At the same time, one should place Leninism in contradistinction to other versions of Marxism, which were at least as legitimate if not more legitimate than the Bolshevik doctrine. It is not at all self-evident that one can derive the genocidal logic of the gulags from Marx’s universalistic postulates, whereas it is quite clear that much of the Stalinist system existed in embryo in Lenin’s Russia. Together with Robert C. Tucker, we should admit the heterogeneous nature of the Bolshevik tradition itself and avoid the temptation of “retrospective determinism.” Thus Stalin’s Lenin was only one of the possibilities implied in the Leninist project.

Now, in dealing with the impact of Russian ideas and practices on the West, there is always a problem: what Russian tradition do we refer to? 123The Decembrist or the czarist-autocratic one? Cernyshevsky or Herzen? Chaadaev or Gogol? Turgenev or Dostoyevski? The humanists who opposed the pogroms and the blood libel or the Black Hundreds? The liberal writer Vladimir Korolenko or the czarist reactionary Konstantin Pobedonostsev? The Bolshevik apocalyptical scenario or the Menshevik evolutionary socialism? The Nechaev-style terrorist rejection of the status quo, the intelligentsia’s perpetual self-flagellation and outrage, or the dissident vision of a tolerant polis? Even within the dissident culture, there has always been a tension between the liberals and the nationalists, between the supporters of Andrei Sakharov and those of Igor Shafarevich, between Solzhenitsyn’s Slavophile inclinations and Sergey Kovalev’s democratic universalism. 124All these questions remain as troubling now as they were one hundred years ago. Once again, Russia is confronted with the eternal questions “What is to be done?” and “Who are to be blamed?” And whether they admit it or not, all participants in the debate are haunted by Lenin’s inescapable presence. Lenin was the most influential Russian political personality of the twentieth century, and for Eastern Europeans, Lenin’s influence resulted in the complete transformation of their life worlds. It would be easy to simply say that Leninism succumbed to the events of 1989–91, but the truth is that residual Bolshevism continues to be a major component of the hybrid transitional culture of post-Soviet Russia (and East Central Europe).

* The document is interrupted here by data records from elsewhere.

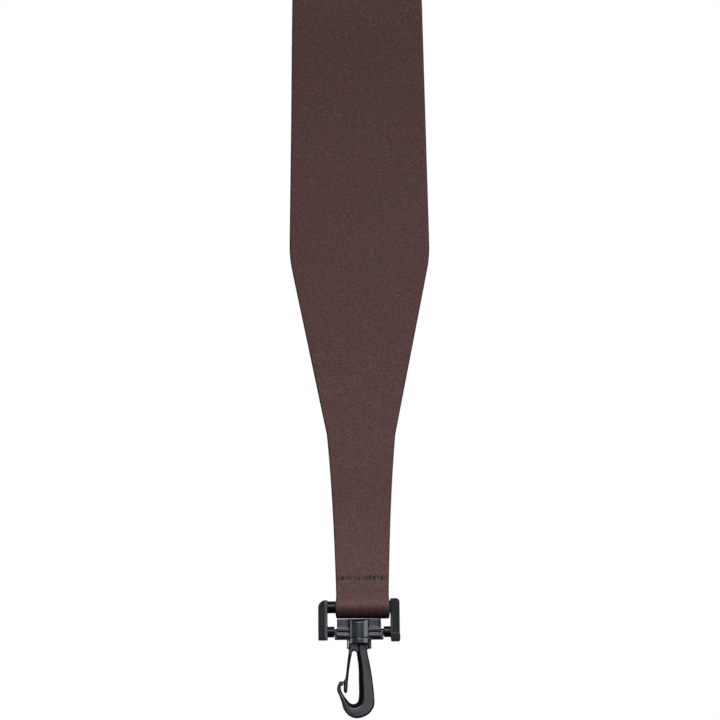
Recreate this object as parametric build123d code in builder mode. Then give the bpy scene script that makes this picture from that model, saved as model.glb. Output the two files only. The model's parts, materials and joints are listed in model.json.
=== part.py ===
from build123d import *

from math import asin, atan2, cos, hypot, sin

# Saxophone neck strap, hanging as it is worn. The origin is the top of the inside of the neck loop,
# +X is across the band, -Y is the front leg and +Z is up. Millimetres.

# Loop
drop = 400.0  # top of the loop's inside to the axis of the buckle's bar
neck_radius = 58.0
bar_z = -drop
neck_z = -neck_radius

# Leather band and its suede backing
leather = 2.4
suede = 1.2
neck_width = 61.0
shoulder_width = 68.0
knee_width = 33.5
tail_width = 25.2
back_tail_width = 20.0
shoulder_rise = 168.0  # heights on the front leg, above the bar
knee_rise = 83.0
suede_rise = 180.0
seam_rise = 13.6
flap_rise = 18.5
loop_rise = 6.5  # where the layers part to go round the bar
back_loop_margin = 3.0  # below the back seam, the layers part to go round the ring
leg_bend = 180.0  # radius of the front leg's curve above its seam

# Nylon webbing of the adjuster
web = 1.2
web_width = 20.0
web_bend = 45.0
web_end_rise = 9.0  # end of the web inside the seam
slide_s = 50.0  # places along the web's straight run, from the end of its bend
ring_s = 100.0

# Rectangular ring and slide
ring_wire = 1.6  # radius
ring_pitch = 12.0
hardware_inside = 21.0
slide_rail = 3.4
slide_length = 20.0
slide_bar = 2.4
sewn_end = 20.0

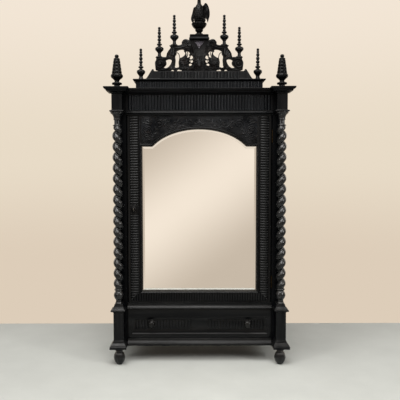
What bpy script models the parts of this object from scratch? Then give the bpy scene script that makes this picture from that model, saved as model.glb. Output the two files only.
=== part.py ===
"""Mirrored wardrobe with twisted columns, a long drawer, an arched mirror door and a pierced crest.

Run with: blender --background --python part.py
Metres, +Z up. The front faces -Y, and the origin is under the middle of the wardrobe, on the floor.
"""
import math

import bmesh
import bpy

# Clearances
GAP = 0.0003                  # between pieces that touch
DOOR_GAP = 0.003              # round the door and the drawer front
CUTTER_OVERRUN = 0.001        # a cutter runs this far past the face it opens
WELD = 0.002                  # pieces that are fused run this far into each other

# Plan of the carcass
POST_SPAN = 1.238             # over the outer faces of the two corner posts
POST_WIDTH = 0.0725
CARCASS_DEPTH = 0.610         # front of the posts to the back
SETBACK = 0.090               # front of the posts to the face of the carcass behind them
OPENING_WIDTH = 1.052         # between the corner stiles
CORNER_STILE_THICKNESS = 0.034
SIDE_INSET = 0.015            # carcass side behind the outer face of the posts
SIDE_THICKNESS = 0.022
BACK_POST_WIDTH = 0.060
BACK_POST_THICKNESS = 0.040
BACK_PANEL_THICKNESS = 0.012
BACK_PANEL_INSET = 0.023
BACK_BOARD_COUNT = 9
BACK_BOARD_GROOVE = 0.003
BOARD_THICKNESS = 0.018

# Heights, from the floor up
FOOT_HEIGHT = 0.121
BASE_BLOCK_FACE = 0.0195
BASE_BLOCK_HEIGHT = 0.061
PEDESTAL_HEIGHT = 0.210
PEDESTAL_CAP_HEIGHT = 0.052
COLUMN_HEIGHT = 1.371
UPPER_BLOCK_HEIGHT = 0.127
CORNICE_HEIGHT = 0.045
ATTIC_HEIGHT = 0.072
PODIUM_HEIGHT = 0.0615
PODIUM_LIP_HEIGHT = 0.014

# Mouldings
CORNICE_REACH = 0.050
BASE_BLOCK_REACH = 0.027
BASE_BLOCK_INNER_REACH = 0.020
PEDESTAL_LIP_REACH = 0.018
BLOCK_LIP_REACH = 0.014
RAIL_NOSE_REACH = 0.020       # rails in front of the carcass face
PLINTH_HEIGHT = 0.052
WAIST_RAIL_HEIGHT = 0.045
HEAD_RAIL_HEIGHT = 0.032

# Ripple mouldings
REED_PITCH = 0.0186
REED_DEPTH = 0.007
REED_SEGMENTS = 2
FRIEZE_REED_PITCH = 0.0209
FRIEZE_MARGIN = 0.0125
REED_SINK = 0.003             # a ripple strip is let into its board
REED_BED = 0.0005             # hollows of a ripple strip above the face of its board

# Feet and columns
FOOT_RADIUS = 0.041
FOOT_LOBES = 8
COLUMN_SIDES = 10
TWIST_RADIUS = 0.0283
TWIST_OFFSET = 0.0084
TWIST_PITCH = 0.0756
TWIST_STEPS = 6               # rings in a turn
COLUMN_BASE_RADIUS = 0.036
COLUMN_CAPITAL_RADIUS = 0.049
COLUMN_BASE_HEIGHT = 0.110
COLUMN_CAPITAL_HEIGHT = 0.101

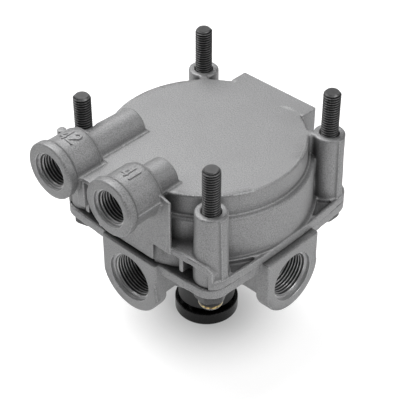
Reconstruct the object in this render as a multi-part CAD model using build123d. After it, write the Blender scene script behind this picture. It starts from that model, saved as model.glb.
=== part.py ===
from build123d import *
import os
from math import cos, radians, sin, sqrt, tan

# Air brake relay valve with two control ports, lengths in millimetres.
# The origin lies on the valve axis, in the plane of the four post tops that a bracket
# is clamped against. +Z points up along the studs and -Y is the side of the control ports.

# Mounting pattern and the four long bolts
bolt_spacing = 76.8
bolt_r = 4.0
bolt_shank_r = 3.6
bolt_reach = 21.6
bolt_point = 1.05
bolt_head_flats = 13.0
bolt_head_height = 5.4
bolt_head_bevel = 1.0
bolt_head_inset = 0.4
bolt_hole_clearance = 0.45
stud_room_r = 5.4
cap_r = 5.5
cap_height = 6.0
cap_round = 3.5

# Flanges that the two castings meet on
split_z = -36.3
flange_margin = 11.0
lower_flange_step = 0.8
upper_flange_floor = 2.3
upper_rim_height = 4.2
upper_rim_width = 1.8
lower_flange_thickness = 4.8
flange_corner_r = 9.0
flange_edge_round = 0.5

# Dome of the upper housing, which fits between the posts; each ledge is a step outwards
dome_post_gap = 2.1
dome_edge_round = 0.9
tier_height = 9.8
ring_ledge = 1.1
ring_step = 0.8
shoulder_ledge = 1.9
shoulder_round = 1.5
wall_draft = 0.6
drum_ledge = 1.6
drum_height = 4.8
crown_thickness = 4.0
dome_wall = 8.0
chamber_wall = 5.1

# Corner posts, webs and fins
post_r = 7.2
post_foot_r = 7.7
post_pad_r = 8.4
post_pad_height = 5.3
post_pad_bevel = 1.0
web_width = 3.9
web_round = 1.0
fin_width = 3.8
fin_top_z = -1.0
fin_top_reach = 0.35
fin_foot_reach = 0.9

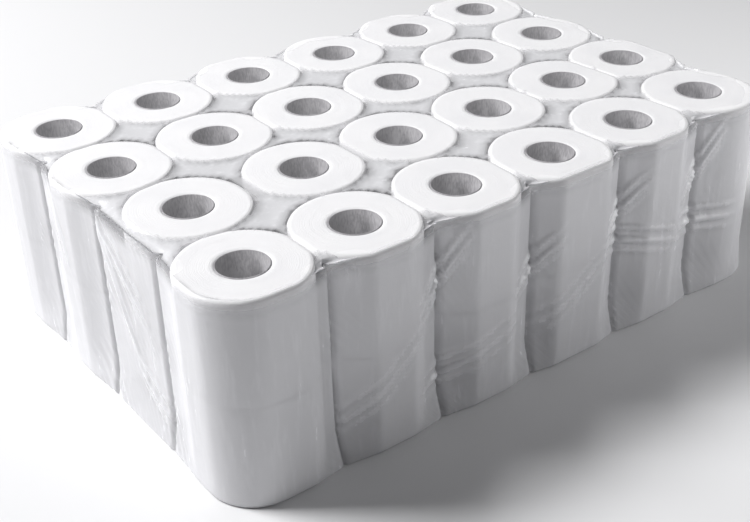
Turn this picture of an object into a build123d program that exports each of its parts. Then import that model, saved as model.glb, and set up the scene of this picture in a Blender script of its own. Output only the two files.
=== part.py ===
"""A bale of toilet paper rolls in a tight clear film: two layers of rolls standing on end, four rows of six.

The rolls are soft. The bale's tightness has made each a little oval, and flat where a neighbour or the film presses.
Millimetres, +Z up, +X along the bale. The origin is on the ground under the middle of the bale.
"""

from build123d import *

import math
import os

# One roll as it comes off the winder
ROLL_DIAMETER = 111.0
ROLL_HEIGHT = 96.0
ROLL_EDGE = 1.6  # rounding where the outer wall meets each end
PRESS_ROUND = 12.0  # how softly a pressed flat runs back into the round wall

# The cardboard tube that the paper is wound on
CORE_BORE = 42.0
CORE_WALL = 0.6

# How the rolls are packed
COLUMNS = 6
ROWS = 4
LAYERS = ("lower", "upper")
OVAL = 2.0  # how much narrower a packed roll is along the bale, and wider across it
SQUEEZE_ALONG = 4.0  # how far two neighbours in a row are pressed into each other
SQUEEZE_ACROSS = 3.0  # the same from row to row
FILM_SQUEEZE = 3.0  # how far the film presses the outer rolls in
FAR_BULGE = 3.0  # how much further out the film stands at the far end
PRESS_GAP = 0.2  # clearance between two pressed flats, and between a flat and the film

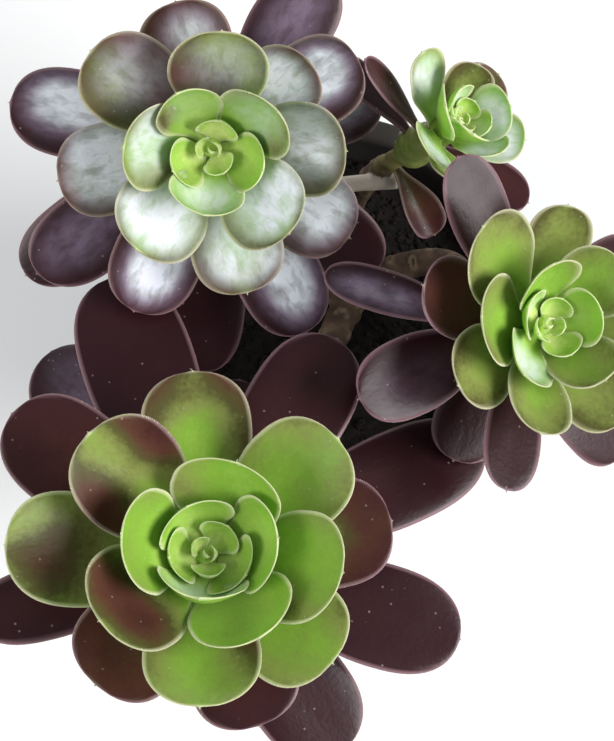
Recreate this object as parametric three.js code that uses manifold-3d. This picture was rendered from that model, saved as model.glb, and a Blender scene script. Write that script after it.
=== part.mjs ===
// A potted aeonium: four leaf rosettes on one branching woody stem, in a plain charcoal clay pot.
// Units are millimetres, +Z is up, and the origin is the middle of the pot's underside.
import * as THREE from 'three';
import { mergeVertices } from 'three/addons/utils/BufferGeometryUtils.js';
import Module from 'manifold-3d';

const wasm = await Module();
wasm.setup();

// ---- Driving dimensions -------------------------------------------------------------------

const POT_HEIGHT = 132;
const POT_FOOT_RADIUS = 54;
const POT_RIM_RADIUS = 82;
const RIM_BAND_HEIGHT = 30;
const RIM_BAND_STEP = 4;
const POT_WALL = 7;
const POT_BASE = 9;
const POT_SIDES = 40;
const DRAIN_RADIUS = 5.5;
const DRAIN_RING_RADIUS = 27;
const DRAIN_COUNT = 3;
const DRAIN_SIDES = 12;

const SOIL_TOP = 116;
const SOIL_DOME = 3;
const SOIL_SIDES = 32;
const ROOT_DEPTH = 34;

const SEAT_GAP = 0.3;
const STEM_SIDES = 8;
const CORE_SIDES = 7;

const GOLDEN_ANGLE = 137.508;
const LEAF_STATIONS = [0, 0.34, 0.66, 0.88, 1];
const BUD_STATIONS = [0, 0.6, 1];
const BUD_LEAVES = 6;
const WIDEST_AT = 0.66;
const ROOT_WIDTH = 0.26;
const TIP_WIDTH = 0.3;
const TIP_ROUNDNESS = 2.7;
const TIP_FULLNESS = 0.45;
const TIP_CURL = 0.45;
const LEAF_EDGE = 0.9;
const SHORTEST_EDGE = 0.08;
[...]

To return to our initial dilemma about the proper interpretation of the Soviet experiment, one needs to draw one final line and ask, What was Lenin’s unique, extraordinary innovation? What was the substance of his transformative action? Here I think that Jowitt rather than Žižek gave the accurate answer. The charismatic vanguard party, made up of professional revolutionaries, was invented by Lenin over one hundred years ago, in 1902, when he wrote his most influential text, What Is to Be Done? Lars Lih disagrees with the “textbook interpretation” of Leninism (the predestined-pedagogical role of the revolutionary vanguard, i.e., the Communist Party) and insists that many, if not most, Social Democrats at the beginning of the twentieth century were convinced of the need to bring consciousness to the class from “without.” 125According to Lih, the thrust of the criticism from other socialists was aimed not at What Is to Be Done , but rather at his “Letter to a Comrade,” written in September 1902, and especially One Step Forward Two Steps Backwards , published in the spring of 1904. But this “injection approach” (bringing consciousness from the outside, awakening a dormant proletariat) was not the thrust of Lenin’s main revision of classical Marxism: it was not educational action per se, but rather the nature of the pedagogical agent that mattered in the story. This “party of a new type” symbolized what Antonio Gramsci later called the “New Prince”: a new figure of the political that absorbs and incorporates the independent life of society up to the point of definitive osmosis or asphyxiation.

BOLSHEVISM AS POLITICAL MESSIANISM

Lenin created a mystique of the party as the ultimate repository of strategic wisdom, a “community of saints” dedicated to bringing about the cataclysmic millenium: it was the historical agent, for it encompassed the professional revolutionaries, those who, by reuniting their acting and thinking faculties, regained “the grace of the harmonious original being.” 126One statement speaks volumes about the totemic entity he wished to create: “We believe in the party, we see in her the reason, the honor and the conscience of our epoch… the only guarantee for the liberation movement of the working class.” 127For the Bolsheviks, “like Christ, the party was, at one and the same time, a real institution and an incarnated idea. The formation of the Party was the First Coming; not fully appreciated by an immature working class, it heralded a Second Coming and the apotheosis of workers’ consciousness at which point all workers would join the Party, thereby rendering it superfluous. The eschatological significance of the Party explained the zeal with which the Marxists guarded its purity.” 128Lenin developed an exclusivist vision of party unity founded on unflinching adherence to the established doctrinal line and not on a consensual agreement about the main ideological tenets. For him, it was “the unity of Marxists, not the unity of Marxists with the enemies and distorters of Marxism.” 129As I have shown, this unwillingness to compromise over the interpretation of history is one of the fundamental features of the sacralization of politics.